ABD ve Avrupa’da finans sistemini ayakta tutmak için harcanan paranın ve verilen güvencelerin toplamı şimdiden 8 trilyon doları buldu. Oysa dünyada yoksulluğu ve açlığı önlemek için bir yılda harcanan toplam para 100 milyar dolar dolayında ve krizi gerekçe göstererek bunu azaltmak isteyenler de var. Öte yandan küresel finans sistemindeki çöküntü kaçınılmaz olarak reel ekonomiyi de sarstı ve küresel boyutta bir resesyon tehlikesi belirdi. Bunun acısını çekenler ise işini kaybeden milyonlar oldu. Önceki gün yalnızca ABD’de 72 bin kişinin daha işini kaybedeceği açıklandı.

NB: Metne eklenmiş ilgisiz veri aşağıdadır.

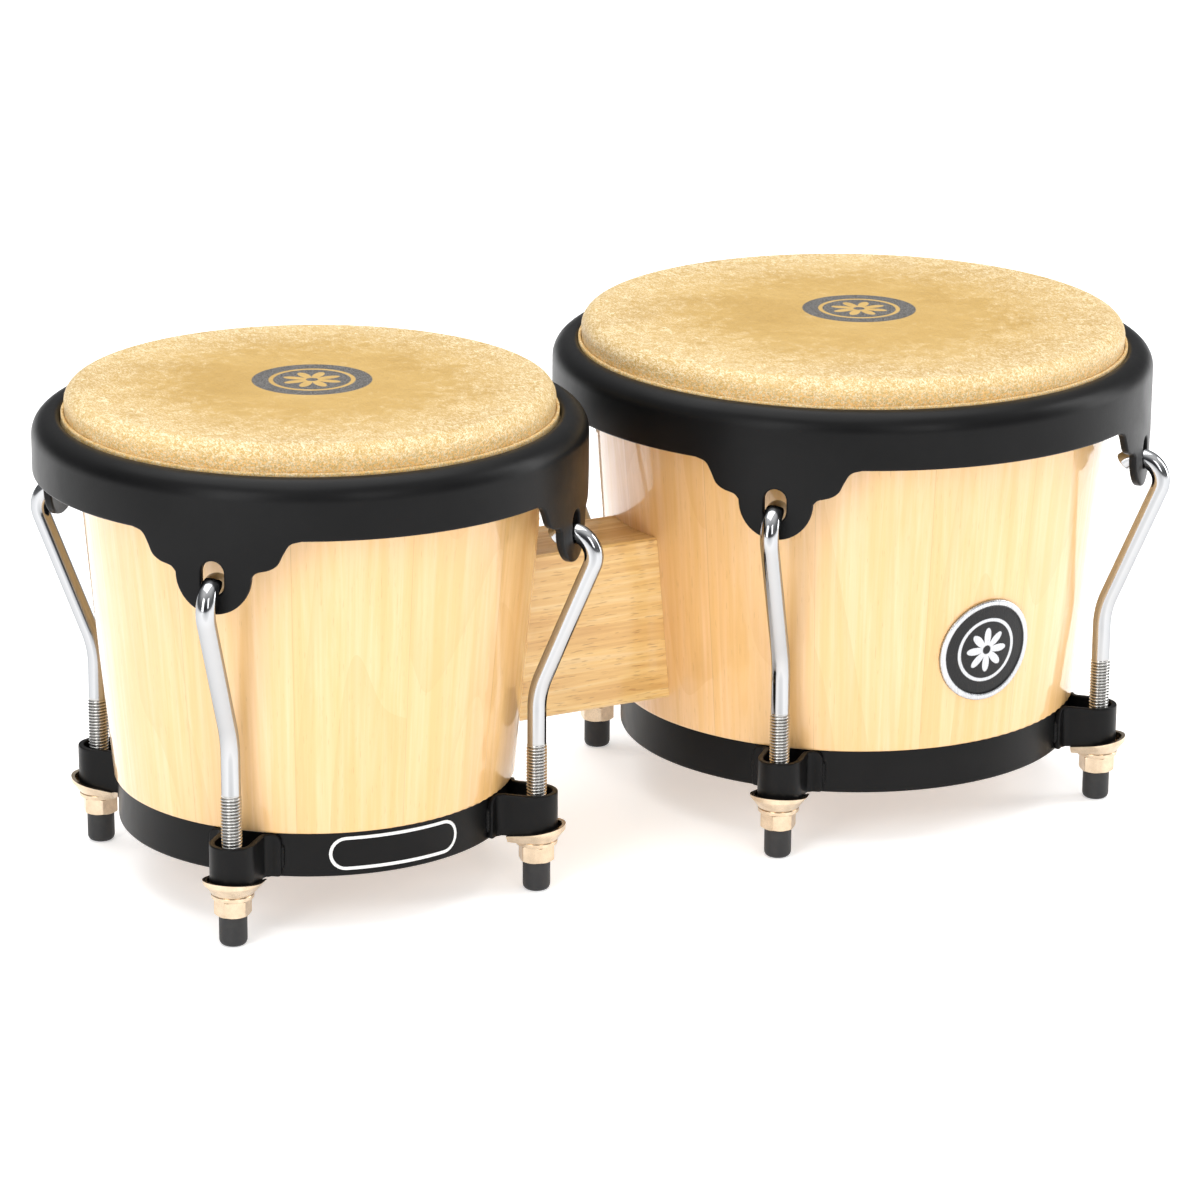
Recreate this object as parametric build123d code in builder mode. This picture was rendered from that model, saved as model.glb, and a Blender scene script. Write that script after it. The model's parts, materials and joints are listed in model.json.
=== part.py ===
from build123d import *
import math
import os

os.makedirs("parts", exist_ok=True)

# Pair of hand drums side by side: the small drum on the left, the large one on
# the right, both open underneath, standing on the tips of their tuning lugs.
# Millimetres, Z up, floor at zero.

# Overall sizes
macho_rim_radius = 92.0
hembra_rim_radius = 105.0
rim_spacing = 11.7
playing_height = 169.2
rim_below_head = 8.9
rim_depth = 19.2

# Shells: flared wooden tubes, widest at the head
macho_tuck_width = 1.05
hembra_tuck_width = 0.25
shell_flare = 0.094
shell_wall = 9.5
shoulder = 5.0
fit_gap = 0.05
move_gap = 0.3

# Heads: rawhide tucked round a steel hoop
skin = 1.0
collar_below_head = 6.0
tuck_above_rim = 0.4
tuck_gap = 0.35
collar_gap = 0.4
hoop_wire = 2.5

# Rims: rolled sheet with four slotted ears
rim_sheet = 2.8
rim_roll = 7.0
rim_inner_roll = 2.5
rim_lip_drop = 4.2
ear_sheet = 3.0
ear_drop = 25.2
ear_lobe = 12.7
slot_height = 11.4
slot_ease = 0.6
slot_side = 0.72

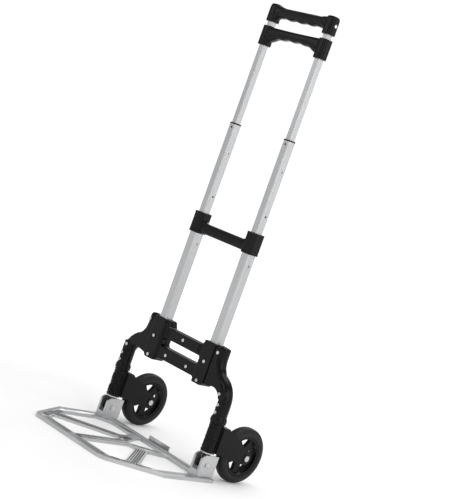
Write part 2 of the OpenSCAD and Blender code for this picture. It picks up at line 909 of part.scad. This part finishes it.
module lower_handle() {
  bar = 76;
  step = 4;
  color(black) place() difference() {
    union() {
      both_sides() translate([tube_x, 0, 0]) square_bar(sleeve_w, sleeve_r, lower_z, lower_top);
      intersection() {
        front_extrude(-12, 12) polygon(concat([for (x = [-bar:step:bar]) [x, under_z(x)]],
          [[bar, lower_top - 2], [-bar, lower_top - 2]]));
        side_extrude(-bar, bar) polygon(rounded([[-10, lower_z], [10, lower_z],
          [10, lower_top - 2], [-10, lower_top - 2]], [7, 7, 7, 7]));
      }
    }
    both_sides() {
      translate([tube_x, 0, 0])
        square_bar(stage2_w + 0.8, 3, lower_z - eps, lower_top + eps);
      rod_y(tube_x, pin_z, 2.5 + gap, -11.2, 11.2);
    }
  }
}

module release_pins() {
  color(zinc) place() both_sides() rod_y(tube_x, pin_z, 2.5, -11, 11);
}

module release_rods() {
  block = 9;
  rod_z = stage2_z0 + 33;
  color(zinc) place() both_sides() difference() {
    union() {
      translate([tube_x, 0, rod_z]) cylinder(r = 2.5, h = spring_z0 - 0.5 - rod_z);
      translate([tube_x - block / 2, -block / 2, pin_z - 7]) cube([block, block, 14]);
      translate([tube_x, 0, spring_z0 - 3]) cylinder(r = 5, h = 2.5);
    }
    rod_y(tube_x, pin_z, 2.5 + gap, -6, 6);
  }
}

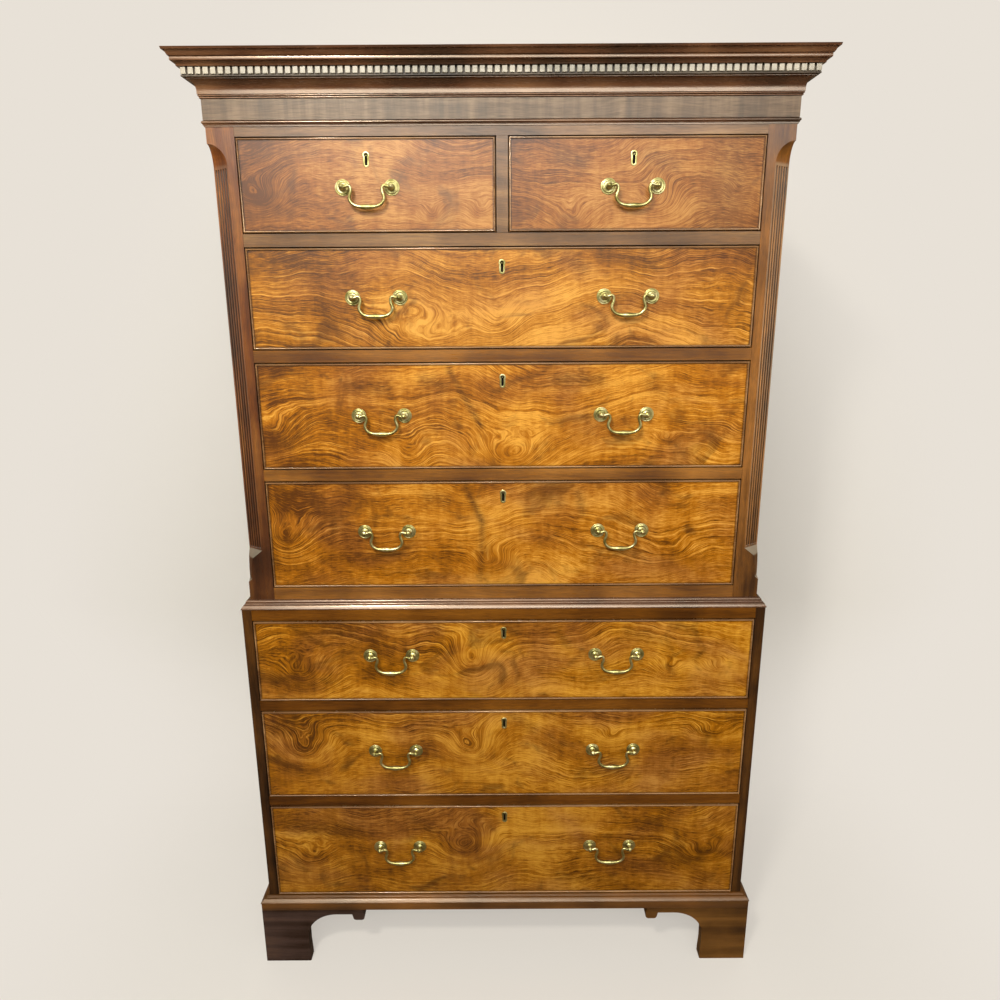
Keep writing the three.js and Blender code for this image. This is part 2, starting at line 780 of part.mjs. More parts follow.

ABD’nin yeni Başkanı Obama’nın “sorumsuzluk çağı”nın bittiğini ilan etmesi yeni bir dönemin eşiğinde bulunduğumuz umudunu yaratıyor. Bakalım bugün Davos’ta başlayacak olan Dünya Ekonomik Forumu’ndaki tartışmalar, gerçekten de yeni bir döneme girmekte olduğumuzu ve ‘sorumsuzluk çağı’nın bitmekte olduğunu düşündürecek mi bize.